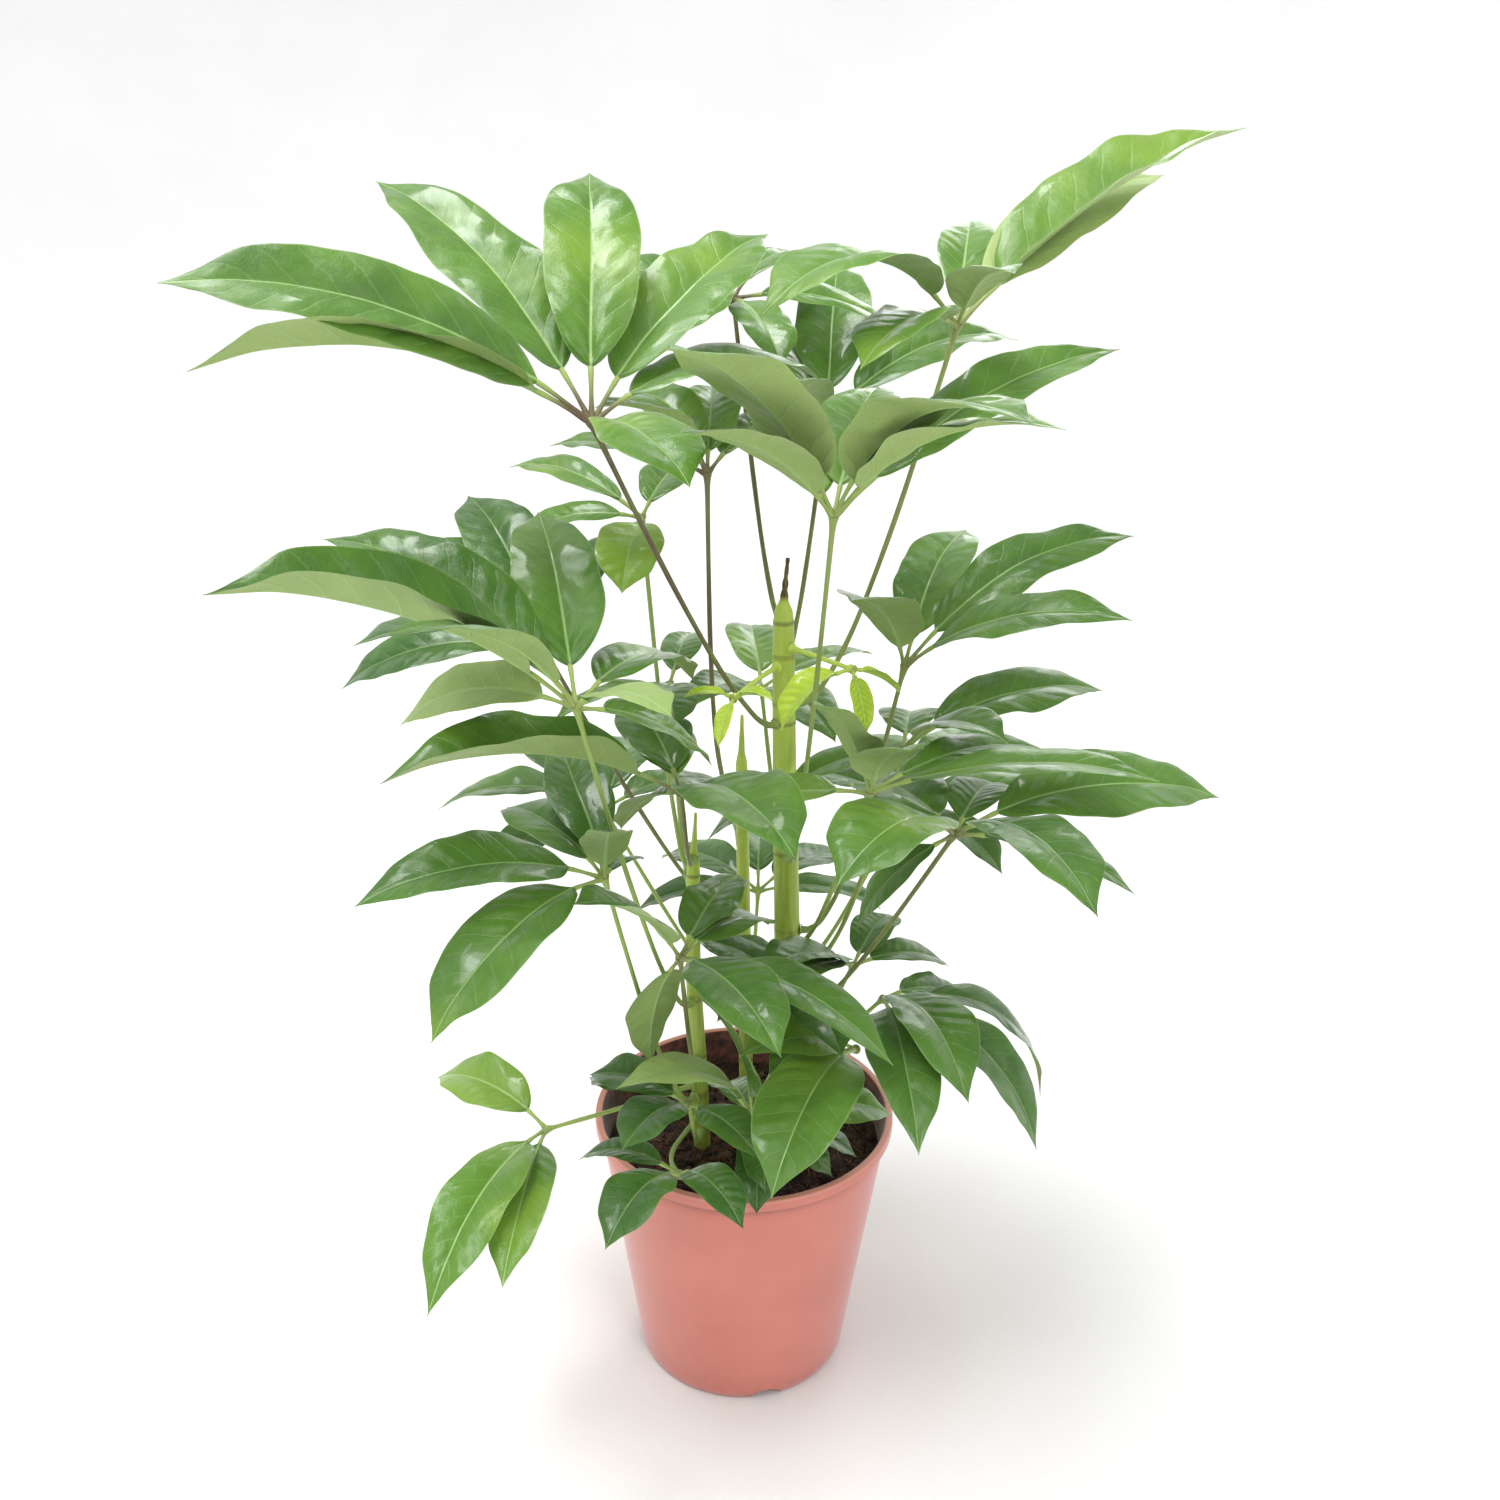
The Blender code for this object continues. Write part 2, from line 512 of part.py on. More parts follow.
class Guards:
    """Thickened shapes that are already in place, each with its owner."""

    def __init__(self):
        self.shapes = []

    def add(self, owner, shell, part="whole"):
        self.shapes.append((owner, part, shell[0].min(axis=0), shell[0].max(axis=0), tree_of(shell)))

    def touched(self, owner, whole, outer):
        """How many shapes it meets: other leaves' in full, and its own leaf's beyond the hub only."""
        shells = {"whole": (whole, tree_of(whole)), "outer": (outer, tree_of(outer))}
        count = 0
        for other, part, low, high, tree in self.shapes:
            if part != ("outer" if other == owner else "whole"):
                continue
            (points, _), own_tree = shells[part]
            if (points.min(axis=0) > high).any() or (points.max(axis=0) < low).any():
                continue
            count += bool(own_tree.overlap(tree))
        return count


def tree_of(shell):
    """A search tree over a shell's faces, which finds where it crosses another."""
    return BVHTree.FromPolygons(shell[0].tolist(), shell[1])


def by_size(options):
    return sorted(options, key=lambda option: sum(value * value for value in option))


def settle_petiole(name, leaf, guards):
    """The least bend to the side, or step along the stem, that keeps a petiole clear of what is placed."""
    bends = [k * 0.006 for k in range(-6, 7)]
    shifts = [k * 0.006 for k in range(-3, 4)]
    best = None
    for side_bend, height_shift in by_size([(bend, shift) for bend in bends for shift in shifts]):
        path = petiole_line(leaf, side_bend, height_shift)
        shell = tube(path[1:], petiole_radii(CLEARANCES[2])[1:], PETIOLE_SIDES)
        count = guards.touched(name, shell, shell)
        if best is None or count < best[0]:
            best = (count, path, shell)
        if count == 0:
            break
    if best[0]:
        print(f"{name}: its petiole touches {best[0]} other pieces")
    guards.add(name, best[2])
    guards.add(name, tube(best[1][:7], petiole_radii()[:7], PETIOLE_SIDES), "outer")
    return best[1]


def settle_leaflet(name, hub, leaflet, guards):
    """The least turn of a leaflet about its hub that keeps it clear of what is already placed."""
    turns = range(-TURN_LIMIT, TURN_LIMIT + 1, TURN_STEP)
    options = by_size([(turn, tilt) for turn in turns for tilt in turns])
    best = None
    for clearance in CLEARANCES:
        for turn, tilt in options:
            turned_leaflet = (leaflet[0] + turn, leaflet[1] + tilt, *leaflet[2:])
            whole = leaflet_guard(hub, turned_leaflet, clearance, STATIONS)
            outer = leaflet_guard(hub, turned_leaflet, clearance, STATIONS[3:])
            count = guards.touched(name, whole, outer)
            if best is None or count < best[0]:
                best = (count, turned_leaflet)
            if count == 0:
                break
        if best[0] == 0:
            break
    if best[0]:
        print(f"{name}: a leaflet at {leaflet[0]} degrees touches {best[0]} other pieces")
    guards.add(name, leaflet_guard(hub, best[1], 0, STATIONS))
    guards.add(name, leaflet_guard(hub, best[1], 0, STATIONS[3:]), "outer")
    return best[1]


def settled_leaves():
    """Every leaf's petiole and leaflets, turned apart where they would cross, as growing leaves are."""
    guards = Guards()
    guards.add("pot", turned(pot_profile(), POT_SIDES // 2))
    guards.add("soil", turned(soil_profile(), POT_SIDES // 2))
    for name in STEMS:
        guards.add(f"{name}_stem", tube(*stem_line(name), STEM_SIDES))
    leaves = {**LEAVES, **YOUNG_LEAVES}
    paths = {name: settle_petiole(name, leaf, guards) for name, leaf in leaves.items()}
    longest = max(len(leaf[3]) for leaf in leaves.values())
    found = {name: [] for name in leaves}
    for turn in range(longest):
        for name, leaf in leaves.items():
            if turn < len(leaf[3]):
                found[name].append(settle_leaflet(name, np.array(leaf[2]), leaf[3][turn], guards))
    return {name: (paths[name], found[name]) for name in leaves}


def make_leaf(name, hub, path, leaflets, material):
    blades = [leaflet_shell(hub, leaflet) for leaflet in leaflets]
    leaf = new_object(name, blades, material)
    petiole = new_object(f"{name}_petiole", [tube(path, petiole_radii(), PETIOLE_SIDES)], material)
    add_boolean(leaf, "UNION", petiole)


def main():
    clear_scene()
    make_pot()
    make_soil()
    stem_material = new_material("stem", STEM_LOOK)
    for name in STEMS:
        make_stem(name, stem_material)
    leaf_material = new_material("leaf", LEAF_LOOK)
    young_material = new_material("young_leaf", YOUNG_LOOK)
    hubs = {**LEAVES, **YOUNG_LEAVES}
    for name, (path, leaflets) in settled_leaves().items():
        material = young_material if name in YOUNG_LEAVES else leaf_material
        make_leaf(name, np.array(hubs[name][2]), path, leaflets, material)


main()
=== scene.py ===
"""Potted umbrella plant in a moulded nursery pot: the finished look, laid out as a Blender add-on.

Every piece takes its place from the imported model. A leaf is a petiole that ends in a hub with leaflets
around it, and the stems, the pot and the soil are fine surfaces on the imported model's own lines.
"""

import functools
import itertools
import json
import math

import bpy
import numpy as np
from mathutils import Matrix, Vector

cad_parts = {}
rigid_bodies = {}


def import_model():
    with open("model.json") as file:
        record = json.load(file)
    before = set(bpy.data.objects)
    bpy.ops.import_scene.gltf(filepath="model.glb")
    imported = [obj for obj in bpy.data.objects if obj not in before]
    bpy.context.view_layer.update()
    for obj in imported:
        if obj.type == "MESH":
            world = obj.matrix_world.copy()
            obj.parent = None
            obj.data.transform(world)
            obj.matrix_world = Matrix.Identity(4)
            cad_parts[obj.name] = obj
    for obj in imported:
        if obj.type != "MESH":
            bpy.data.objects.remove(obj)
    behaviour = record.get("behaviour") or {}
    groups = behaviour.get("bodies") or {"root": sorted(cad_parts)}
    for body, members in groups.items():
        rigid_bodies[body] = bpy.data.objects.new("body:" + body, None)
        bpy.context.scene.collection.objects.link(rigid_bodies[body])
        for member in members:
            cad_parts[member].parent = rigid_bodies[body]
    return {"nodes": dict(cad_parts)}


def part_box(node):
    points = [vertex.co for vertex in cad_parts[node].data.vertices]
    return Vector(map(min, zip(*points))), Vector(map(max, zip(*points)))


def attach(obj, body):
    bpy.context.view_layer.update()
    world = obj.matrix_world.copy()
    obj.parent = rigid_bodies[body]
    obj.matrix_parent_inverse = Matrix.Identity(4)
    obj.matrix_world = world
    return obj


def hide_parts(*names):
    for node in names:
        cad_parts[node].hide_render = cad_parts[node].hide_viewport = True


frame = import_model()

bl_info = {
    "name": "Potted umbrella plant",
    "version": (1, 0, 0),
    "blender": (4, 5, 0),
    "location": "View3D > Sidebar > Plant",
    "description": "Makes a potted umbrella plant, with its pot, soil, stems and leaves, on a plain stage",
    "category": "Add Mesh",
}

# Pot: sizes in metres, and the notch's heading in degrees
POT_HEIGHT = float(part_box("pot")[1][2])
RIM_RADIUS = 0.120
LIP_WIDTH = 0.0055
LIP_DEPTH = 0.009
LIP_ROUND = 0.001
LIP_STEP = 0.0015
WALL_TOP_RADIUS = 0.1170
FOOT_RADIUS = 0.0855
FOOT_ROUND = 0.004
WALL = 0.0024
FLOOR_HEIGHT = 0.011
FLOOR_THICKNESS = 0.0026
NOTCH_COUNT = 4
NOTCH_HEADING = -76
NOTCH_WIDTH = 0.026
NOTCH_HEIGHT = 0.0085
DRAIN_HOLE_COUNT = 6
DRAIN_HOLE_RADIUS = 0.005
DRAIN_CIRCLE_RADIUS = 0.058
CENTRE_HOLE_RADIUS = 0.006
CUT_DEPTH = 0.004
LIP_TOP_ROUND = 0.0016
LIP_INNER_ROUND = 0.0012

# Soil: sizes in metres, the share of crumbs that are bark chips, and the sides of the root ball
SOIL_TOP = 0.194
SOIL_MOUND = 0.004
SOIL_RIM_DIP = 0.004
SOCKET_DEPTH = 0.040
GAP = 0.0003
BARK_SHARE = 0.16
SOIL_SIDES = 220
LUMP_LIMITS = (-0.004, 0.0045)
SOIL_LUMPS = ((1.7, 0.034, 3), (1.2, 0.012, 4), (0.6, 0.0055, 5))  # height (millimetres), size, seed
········
#### [WORK TO COMPLETE]
In this exercise, copy only the lines from the opening line of the material through the line where "return sorted(options, key=lambda" appears.

#### [SOLVED EXERCISE]
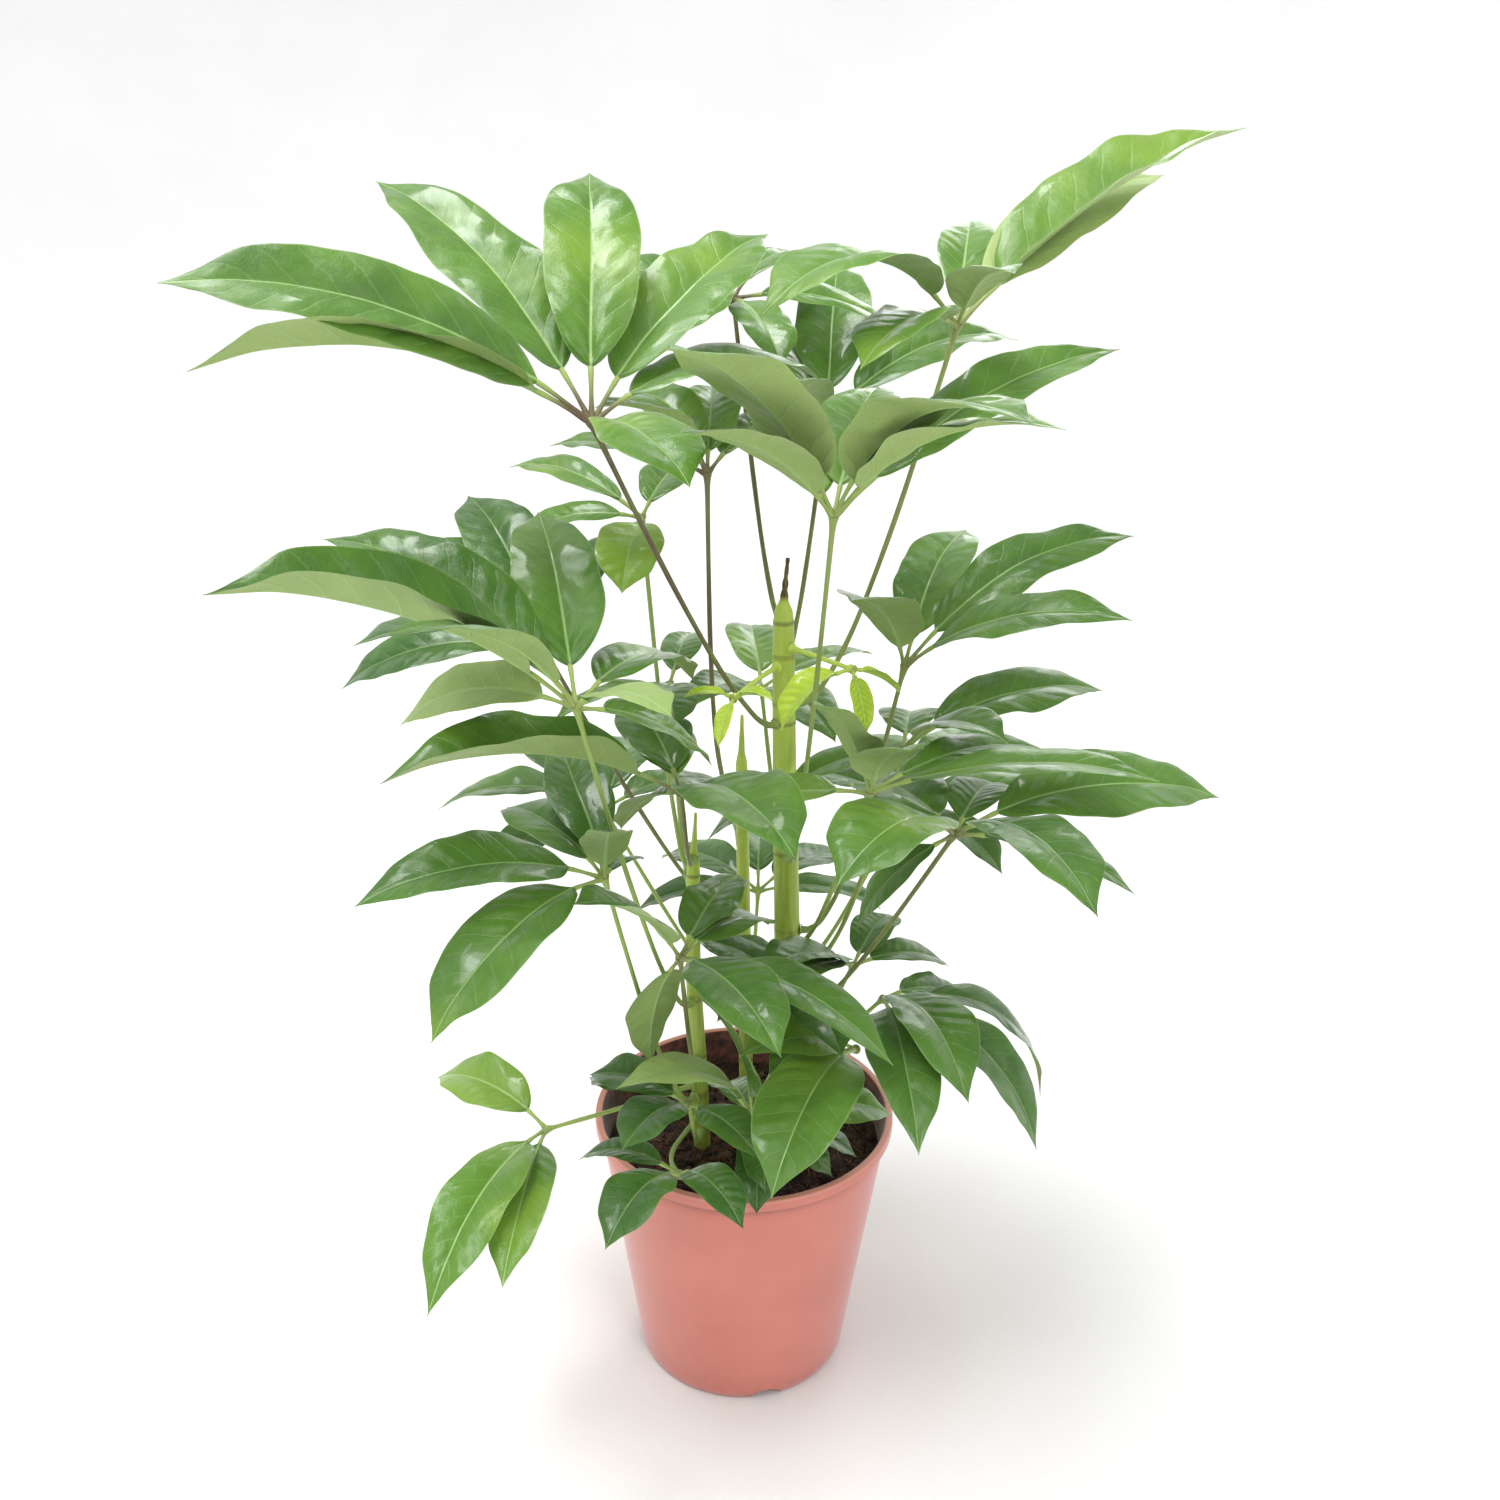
The Blender code for this object continues. Write part 2, from line 512 of part.py on. More parts follow.
class Guards:
    """Thickened shapes that are already in place, each with its owner."""

    def __init__(self):
        self.shapes = []

    def add(self, owner, shell, part="whole"):
        self.shapes.append((owner, part, shell[0].min(axis=0), shell[0].max(axis=0), tree_of(shell)))

    def touched(self, owner, whole, outer):
        """How many shapes it meets: other leaves' in full, and its own leaf's beyond the hub only."""
        shells = {"whole": (whole, tree_of(whole)), "outer": (outer, tree_of(outer))}
        count = 0
        for other, part, low, high, tree in self.shapes:
            if part != ("outer" if other == owner else "whole"):
                continue
            (points, _), own_tree = shells[part]
            if (points.min(axis=0) > high).any() or (points.max(axis=0) < low).any():
                continue
            count += bool(own_tree.overlap(tree))
        return count


def tree_of(shell):
    """A search tree over a shell's faces, which finds where it crosses another."""
    return BVHTree.FromPolygons(shell[0].tolist(), shell[1])


def by_size(options):
    return sorted(options, key=lambda option: sum(value * value for value in option))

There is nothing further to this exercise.